We all know Elia Kazan ran afoul of the film community back when he decided to name names before the House Un-American Activities Committee, a decision that seemed harmless to his career at the time (hell, one could even say it was helpful in that Oscars and glory followed with On the Waterfront) but a changing attitude towards the committee (dissolved in 1975) and the almost comically ironic fact that a committee investigating things "Un-American" and doing so by enlisting citizens to rat out each other's political preferences is more Soviet than American, decidedly placed Kazan on the wrong side of history. But as others much better at this than me have said, in the end, the guy had a family and wanted to protect his career. That doesn't make him the most courageous man on Earth but it's not a position any of us glass house dwellers are likely to be in anytime soon. But I don't think that's why he doesn't get the red carpet treatment on the movie blogs.
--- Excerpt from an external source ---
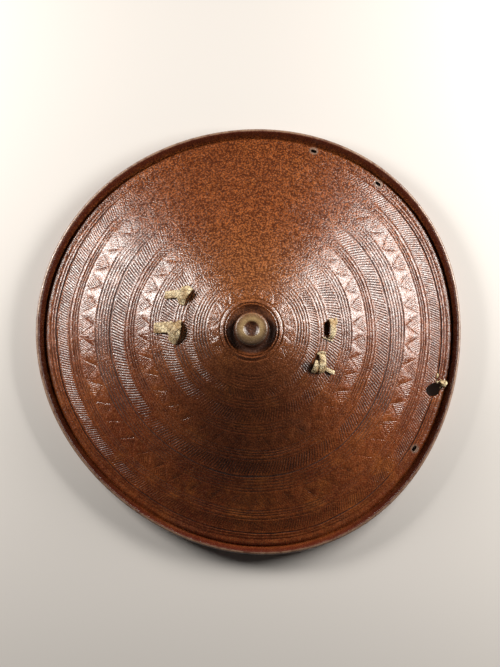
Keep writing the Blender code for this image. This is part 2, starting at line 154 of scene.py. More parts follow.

So what is it? Style, or the lack thereof. Kazan has no signature as a director, at least in none of the important cinephile categories of visual style, genre mastery or pacing/editing technique. Seeking out a connecting visual motif between Gentleman's Agreement, A Streetcar Named Desire or America, America is a task doomed to leave the seeker unsatisfied and empty-handed. Seeking out genre mastery will also prove futile: Ford had westerns, Hitchcock suspense, Spielberg adventure/sci-fi but Kazan? Nothing. Well, drama, but that's the standard genre around which all others are built which is to say, to state the obvious, Ford's westerns are dramas too. How about editing or pacing? Howard Hawks and Michael Curtiz come up spades in that area knowing how to race through set-ups and dialogue with ease allowing them to work in all genres, especially Hawks, and stamp their signature on each, but again, Kazan doesn't stand out here either.
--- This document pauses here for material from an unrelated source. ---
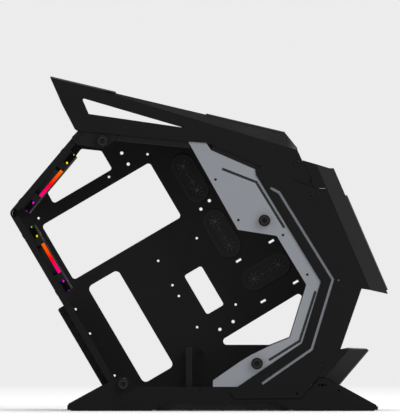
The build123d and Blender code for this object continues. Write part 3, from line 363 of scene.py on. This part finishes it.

No, in the end, Kazan's signature was the ease in which he worked with actors. Pick an Elia Kazan movie out of a hat and it probably has acting nominations and awards to its credit. From A Tree Grows in Brooklyn to On the Waterfront, Kazan movies are known for their performances. Both of those films received Oscars for acting and one of his films, A Streetcar Named Desire, damn near swept the field in 1951 winning all but Best Actor for Marlon Brando's seminal performance as Stanley Kowalski. But winning or being nominated for Oscars makes no difference because even in cases where there were no nominations, such as in the case of Andy Griffith's inexplicable snub for A Face in the Crowd (a film that received not one nomination - not one!) it is generally agreed that when one watches a Kazan movie, one will be treated to some great acting. And acting I have noticed (as Cinema Styles good friend Marilyn Ferdinand has noticed with dancing) isn't much discussed among cinephiles in general. To be sure, actors are discussed, from the aforementioned Barbara Stanwyck and Bette Davis to Spencer Tracy and Marlon Brando, but when a cinephile writes up a movie or a director's career they want a motif on which to hang their hat, a visual style, an editing technique. It might be accepted that Roy Scheider, Richard Dreyfuss and Robert Shaw all do a great job in Jaws, but when a cinephile decides (s)he's going to analyze Jaws it's going to come down to Spielberg's cinematographic and editorial decisions more often than focusing on the performances. It is agreed, in other words, that while the performances are good what makes the movie good is Spielberg's decisions on how to show the shark, when to show the shark, how to create tension on the boat, and so forth. The performances are an added bonus.

But consistently eliciting great performances from actors is a talent underestimated in the film world and Elia Kazan did it better than most. Whether working with the stoic actor (Gregory Peck), the theatrical actor (James Dunn), the classical actor (Vivien Leigh), the entertainer/comedian turned actor (Andy Griffith), the new to the medium actor (Eva Marie Saint), the child actor (Peggy Ann Garner), the non-actor (Stathis Giallelis) or the reputation-precedes-him actor (Marlon Brando), Kazan knew how to draw a performance from all of them that was not only great but that didn't stand out in contrast to every other performance in the movie. He produced acting consistency in his movies. He standardized the acting in his movies by bringing the big actors down, the little actors up and the working actors to the fore. It's a cliche I can't stand but it's fitting: He made sure everyone was on the same page. In the end, the best way to describe his talents might be to call him an Ego-Wrangler. He could lasso vanity and insecurity in equal measure and haul them both in.

Elia Kazan died in 2003 and four years prior, in 1999, received an Oscar for a lifetime of achievement. Ten years later his 100th birthday didn't even show up on my radar and I'm sorry for that. I am an actor and know how difficult actors can be for directors. I also know how difficult a bad director can be for an actor. And I know that Elia Kazan's talent with actors is just as important to me as Hitchcock's talent with genre. So Happy Birthday Elia. Sorry it's so late.